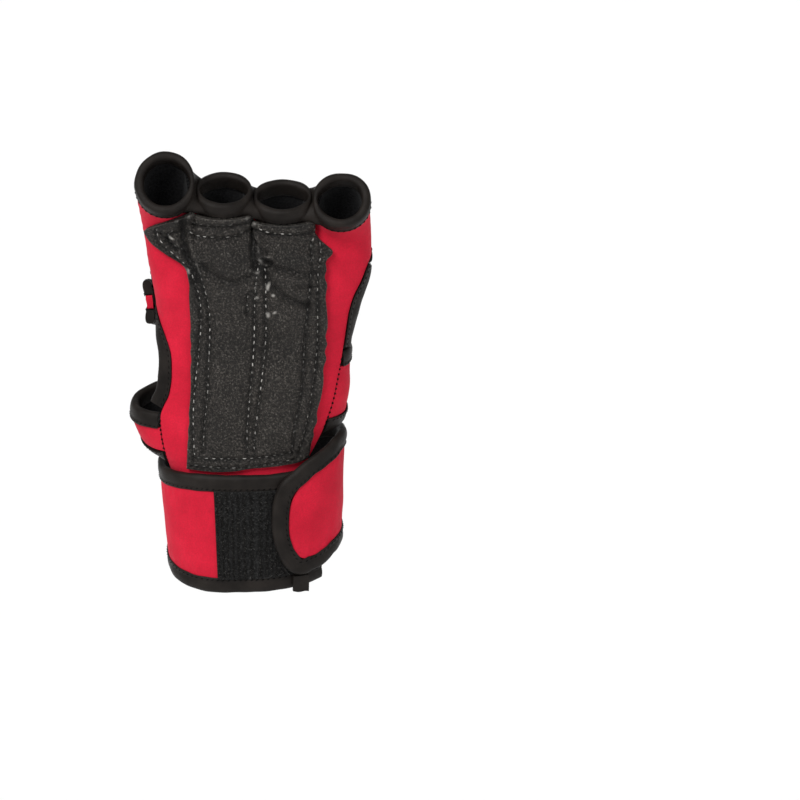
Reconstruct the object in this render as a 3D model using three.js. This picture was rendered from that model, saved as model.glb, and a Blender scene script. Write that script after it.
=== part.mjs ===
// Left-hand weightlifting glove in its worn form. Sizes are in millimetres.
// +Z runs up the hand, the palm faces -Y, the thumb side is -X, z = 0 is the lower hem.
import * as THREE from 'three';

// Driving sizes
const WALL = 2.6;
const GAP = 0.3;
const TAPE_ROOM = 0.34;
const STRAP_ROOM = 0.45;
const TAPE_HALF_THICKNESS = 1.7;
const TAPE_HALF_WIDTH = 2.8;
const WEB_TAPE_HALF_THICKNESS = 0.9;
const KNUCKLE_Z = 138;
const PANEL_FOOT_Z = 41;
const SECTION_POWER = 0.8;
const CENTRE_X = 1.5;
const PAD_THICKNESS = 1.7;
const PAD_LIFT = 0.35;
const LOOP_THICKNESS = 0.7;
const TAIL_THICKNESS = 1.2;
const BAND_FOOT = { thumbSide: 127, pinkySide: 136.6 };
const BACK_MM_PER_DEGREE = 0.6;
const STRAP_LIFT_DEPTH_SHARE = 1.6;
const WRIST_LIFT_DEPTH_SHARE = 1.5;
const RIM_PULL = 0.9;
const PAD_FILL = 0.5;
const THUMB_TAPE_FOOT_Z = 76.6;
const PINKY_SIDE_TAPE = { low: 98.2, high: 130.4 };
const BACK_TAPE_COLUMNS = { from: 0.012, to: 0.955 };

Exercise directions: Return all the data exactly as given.

In response:
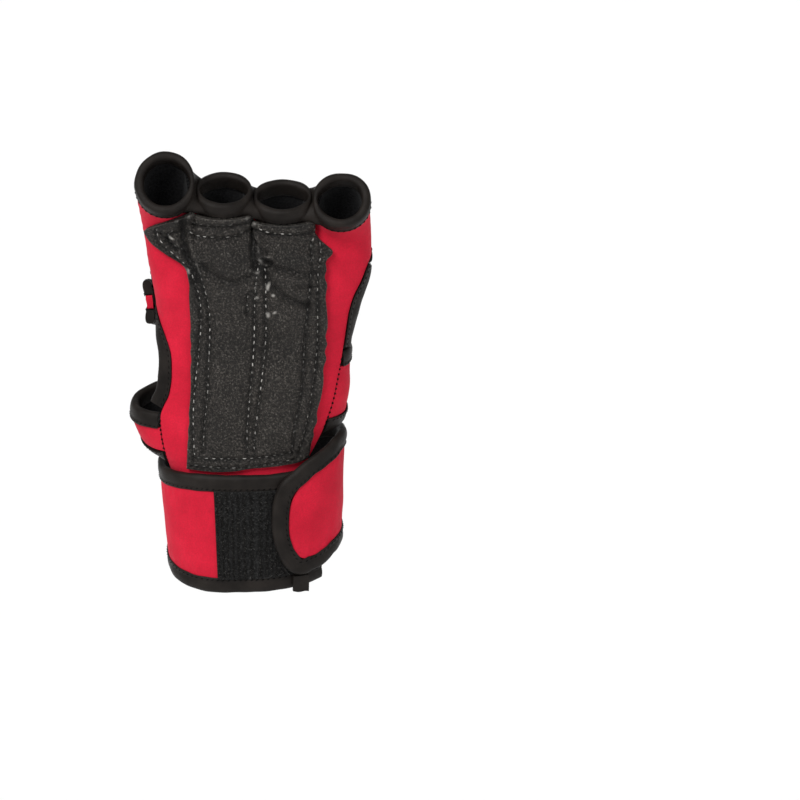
Reconstruct the object in this render as a 3D model using three.js. This picture was rendered from that model, saved as model.glb, and a Blender scene script. Write that script after it.
=== part.mjs ===
// Left-hand weightlifting glove in its worn form. Sizes are in millimetres.
// +Z runs up the hand, the palm faces -Y, the thumb side is -X, z = 0 is the lower hem.
import * as THREE from 'three';

// Driving sizes
const WALL = 2.6;
const GAP = 0.3;
const TAPE_ROOM = 0.34;
const STRAP_ROOM = 0.45;
const TAPE_HALF_THICKNESS = 1.7;
const TAPE_HALF_WIDTH = 2.8;
const WEB_TAPE_HALF_THICKNESS = 0.9;
const KNUCKLE_Z = 138;
const PANEL_FOOT_Z = 41;
const SECTION_POWER = 0.8;
const CENTRE_X = 1.5;
const PAD_THICKNESS = 1.7;
const PAD_LIFT = 0.35;
const LOOP_THICKNESS = 0.7;
const TAIL_THICKNESS = 1.2;
const BAND_FOOT = { thumbSide: 127, pinkySide: 136.6 };
const BACK_MM_PER_DEGREE = 0.6;
const STRAP_LIFT_DEPTH_SHARE = 1.6;
const WRIST_LIFT_DEPTH_SHARE = 1.5;
const RIM_PULL = 0.9;
const PAD_FILL = 0.5;
const THUMB_TAPE_FOOT_Z = 76.6;
const PINKY_SIDE_TAPE = { low: 98.2, high: 130.4 };
const BACK_TAPE_COLUMNS = { from: 0.012, to: 0.955 };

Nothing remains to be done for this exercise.